Nobody worries about the double line in the middle of the road. Frequently taking over cars, buses, tuk tuk,s… around corners only to have someone coming head on. A quick duck and dive gets you safely back on the right side of the road. Lots of near misses, it is quite nerve racking watching what is unfolding before your eyes. The Sri Lankan drivers are very courteous and allow for this behaviour by slowing down to let someone in to be safe. many times you hear a toot toot which means let me in, I am here or move over please. This is all done at quite a fast pace. So if you are not dodging cars, tuk tuk’s or cows you are dodging dogs, cats, people, cyclists and bikes.

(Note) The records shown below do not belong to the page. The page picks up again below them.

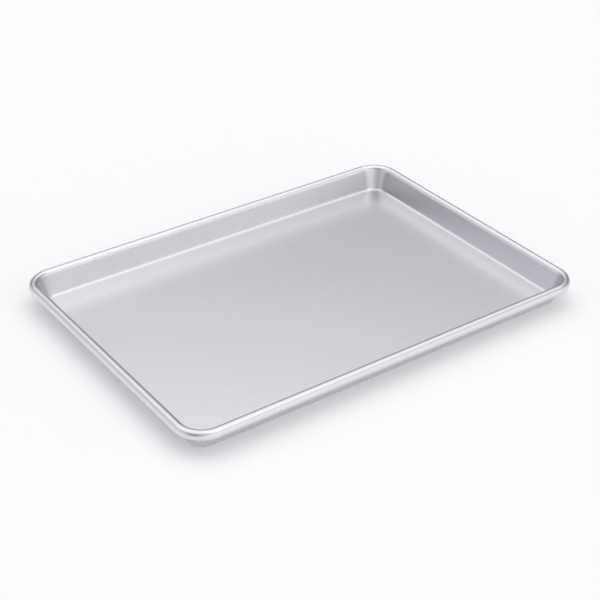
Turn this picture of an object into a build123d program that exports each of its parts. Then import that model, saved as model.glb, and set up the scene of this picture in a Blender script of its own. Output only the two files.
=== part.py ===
from build123d import *

import os
from math import cos, radians, sin, tan

# Jelly roll pan, 18 by 13 inches over its rim and 1 inch deep.
#
# One aluminium blank is drawn into a shallow tray with leaning walls and round corners. Its edge
# is rolled outward and down round a steel wire, until the cut end of the sheet lies close under
# the wall. The wire runs right round the rim and stiffens it.
#
# Millimetres, +Z up. The origin is the middle of the underside, and the length lies along X.

# Driving dimensions of the tray
length = 457.2  # over the rim's outermost edges, as are the width and the corner radius
width = 330.2
corner_radius = 30.0
depth = 25.4  # from the top of the rim down to the food side of the floor
sheet = 1.0

# Driving dimensions of the section through a wall and its rim
wall_draft = 15.5  # degrees that the wall leans outward from upright
floor_bend_radius = 3.0  # food side, between the floor and the wall
bead_radius = 5.0  # outside of the rolled rim
roll_under = 151.0  # degrees that the sheet turns past the rim's outermost point

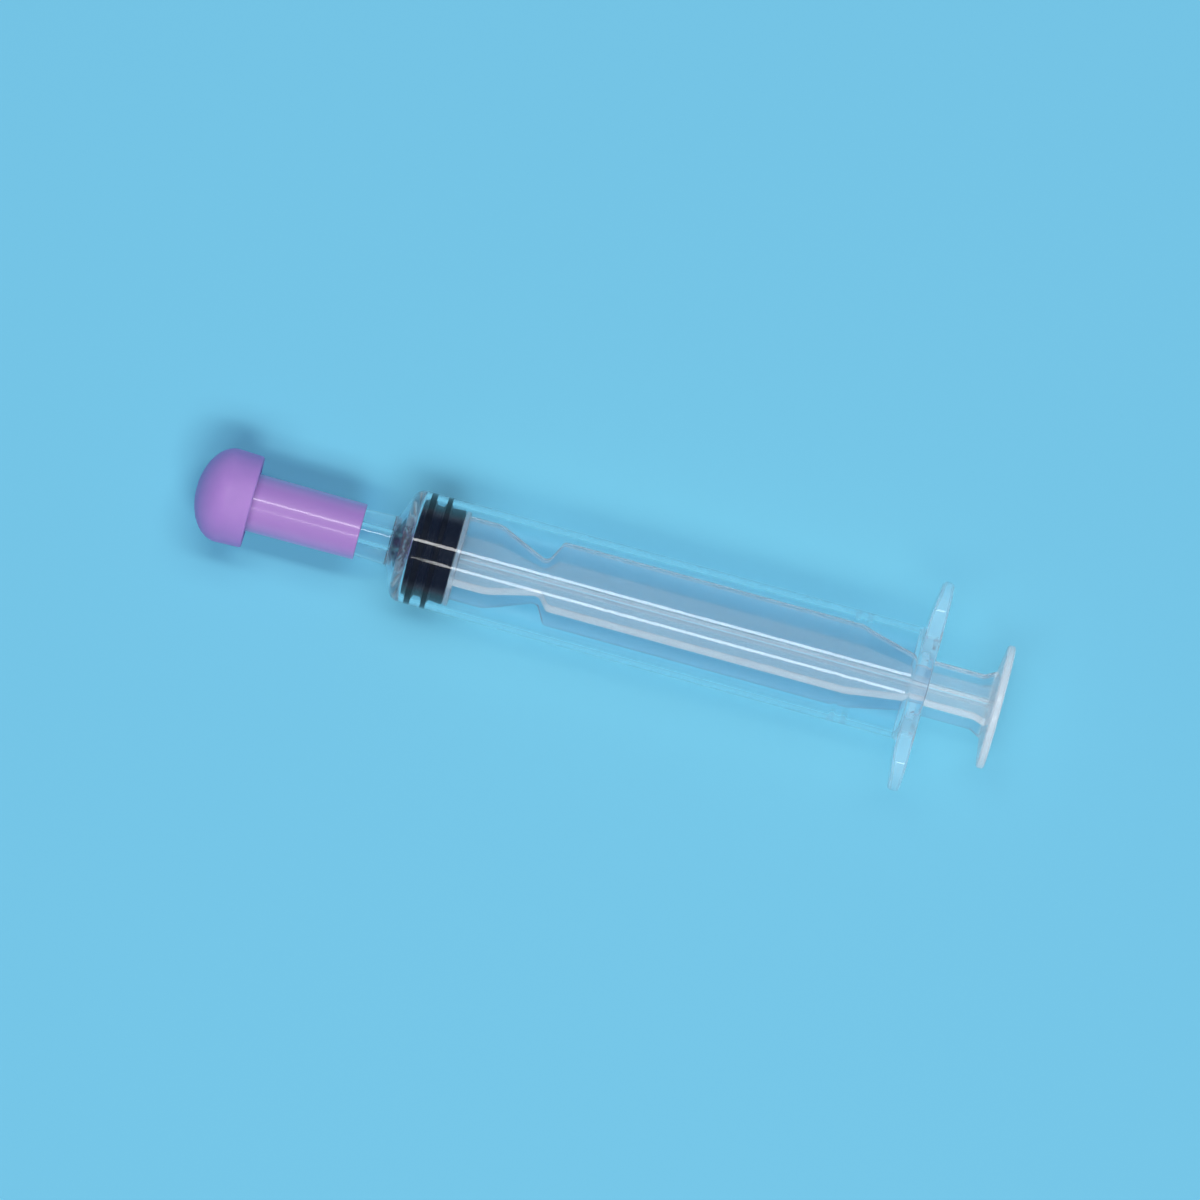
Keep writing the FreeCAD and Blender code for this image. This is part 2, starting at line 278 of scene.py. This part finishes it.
def barrel_profile(turn):
    """Section of the barrel at a turn, from the nozzle's front round the outside and back inside."""
    edge = flange_edge(turn)
    spare = edge - BARREL_RADIUS
    root = min(0.75, 0.5 * spare)
    rim = min(0.6, 0.4 * spare)
    across = abs(math.cos(turn))
    level = FLANGE_LEVEL / max(across, 0.01)
    level = min(max(level, BARREL_RADIUS + root + 0.05), edge - rim - 0.05)

    def front(radius):
        return FLANGE_FRONT + FLANGE_SLOPE * max(0.0, radius * across - FLANGE_LEVEL)

    outside = [
        (NOZZLE_FRONT, NOZZLE_BORE, 0.1),
        (NOZZLE_FRONT, NOZZLE_RADII[0], 0.4),
        (SHOULDER_X, NOZZLE_RADII[1], 0.5),
        (shoulder_x(BARREL_RADIUS), BARREL_RADIUS, 2.0),
        (FLANGE_FRONT, BARREL_RADIUS, root),
    ]
    flange = [
        (front(level), level),
        (front(edge), edge, rim),
        (FLANGE_BACK, edge, rim),
        (FLANGE_BACK, BORE_RADIUS + 0.5, 0.15),
    ]
    inside = [
        (FLANGE_BACK - 1.0, BORE_RADIUS, 0.3),
        (RIDGE_X[1] + RIDGE_FLANK, BORE_RADIUS, 0.8),
        (RIDGE_X[1], RIDGE_RADIUS, 0.5),
        (RIDGE_X[0], RIDGE_RADIUS, 0.5),
        (RIDGE_X[0] - RIDGE_FLANK, BORE_RADIUS, 0.8),
        (shoulder_x(BORE_RADIUS) + WALL_STEP, BORE_RADIUS, 0.5),
        (shoulder_x(NOZZLE_BORE) + WALL_STEP, NOZZLE_BORE, 0.3),
    ]
    tube = supported(rounded(outside + flange[:1], False), False)[:-1]
    plate = rounded([outside[-1], *flange, inside[0]], False)[1:-1]
    bore = supported(rounded([flange[-1], *inside, outside[0]], False), False)[1:-1]
    return tube + plate + bore


def make_barrel():
    """Nozzle, shoulder, tube and flange as one hollow moulding."""
    return turned("barrel_moulding", barrel_profile, True)


def make_seal():
    """Rubber seal with a cone nose, two sealing ribs and the pocket for the rod's button."""
    front_rib, back_rib = SEAL_RIBS
    flank = 0.3
    nose = shoulder_x(SEAL_NOSE_RADIUS) + WALL_STEP + SEAL_GAP
    nose_rim = shoulder_x(SEAL_RADIUS) + WALL_STEP + SEAL_GAP
    points = [
        (nose, 0.0),
        (nose, SEAL_NOSE_RADIUS, 0.4),
        (nose_rim, SEAL_RADIUS, 0.3),
        (front_rib[0] - flank, SEAL_RADIUS, 0.1),
        (front_rib[0], SEAL_CREST, 0.12),
        (front_rib[1], SEAL_CREST, 0.12),
        (front_rib[1] + flank, SEAL_RADIUS - 0.3, 0.2),
        (back_rib[0] - flank, SEAL_RADIUS - 0.3, 0.2),
        (back_rib[0], SEAL_CREST, 0.12),
        (back_rib[1], SEAL_CREST, 0.12),
        (back_rib[1] + flank, SEAL_RADIUS - 0.15, 0.1),
        (SEAL_BACK, SEAL_RADIUS, 0.25),
        (SEAL_BACK, NECK_HOLE, 0.05),
        (POCKET_BACK, NECK_HOLE, 0.05),
        (POCKET_BACK, POCKET_RADIUS, 0.2),
        (POCKET_FRONT, POCKET_RADIUS, 0.7),
        (POCKET_FRONT, 0.0),
    ]
    return turned("seal_rubber", plain(points, False), False)


def make_sleeve():
    """Purple tube with the nozzle's socket in its back and a bead under the soft head."""
    points = [
        (SLEEVE_FRONT, SLEEVE_BORE),
        (SLEEVE_FRONT, SLEEVE_RADII[0]),
        (BEAD_X[0], BEAD_RADIUS, 0.2),
        (BEAD_X[1], BEAD_RADIUS, 0.2),
        (BEAD_X[2], SLEEVE_RADII[0]),
        (SLEEVE_BACK, SLEEVE_RADII[1], 0.2),
        (SLEEVE_BACK, nozzle_radius(SLEEVE_BACK) + SOCKET_GAP, 0.08),
        (SOCKET_FRONT, nozzle_radius(SOCKET_FRONT) + SOCKET_GAP),
        (SOCKET_FRONT, SLEEVE_BORE),
    ]
    return turned("sleeve_tube", plain(points, True), True)


def make_head():
    """Domed soft head with a rounded rim, a recessed back and an outlet hole."""
    dome = []
    start = math.asin(OUTLET_RADIUS / HEAD_RADIUS)
    for step in range(33):
        angle = start + (math.pi / 2 - start) * step / 32
        dome.append((HEAD_NOSE * (1 - math.cos(angle)), HEAD_RADIUS * math.sin(angle)))
    neck = SLEEVE_RADII[0] - HEAD_GAP
    bead = BEAD_RADIUS - HEAD_GAP
    points = dome + [
        (HEAD_BACK, HEAD_RADIUS - 0.15, 0.35),
        (HEAD_BACK, HEAD_RADIUS - 1.0, 0.2),
        (HEAD_RECESS, SLEEVE_RADII[0] + 0.35, 0.3),
        (HEAD_RECESS, neck),
        (BEAD_X[2], neck),
        (BEAD_X[1], bead),
        (BEAD_X[0], bead),
        (SLEEVE_FRONT + HEAD_GAP, neck),
        (SLEEVE_FRONT + HEAD_GAP, OUTLET_RADIUS),
    ]
    return turned("head_soft", plain(points, True), True)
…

The people of Sri Lanka are mainly Buddhist. They have lots of temples throughout the country. They are a very gentle, warm and friendly with ready smiles and greetings as they pass you in the street. The women look stunning dressed in traditional Saris of many different bright colours. They look very elegant and feminine. The official language spoken is Sinhala. They have many festivals. We happen to be there when one was on. It was the festival to mark the beginning of buddhism.
Things to see and do
There are many things to see and do in Sri Lanka such as:
- white water rafting
- wildlife safari’s
- visiting tea plantations
- Colombo heritage museum
- rock climbing
- hot air ballooning
- whale watching
- jet skiing
- beaches and bars
- shopping/silk factory
Sri Lanka is a beautiful island with pristine beaches, waterfalls, stunning landscapes, lakes, national parks and botanical gardens. It is known as “the pearl of the Indian ocean and Ceylon.”
Cats & Dogs and Water Monitors
Just like Jeddah there are many cats in Sri Lanka. They wander around the streets looking for food. Dogs can be seen everywhere. they are not afraid of cars and will just stand there as cars go whizzing by them. I am amazed that more dogs are not hurt or run over by the drivers going around narrow streets and corners.
It is not uncommon to see large water monitors come out of the jungle and leisurely cross the roads.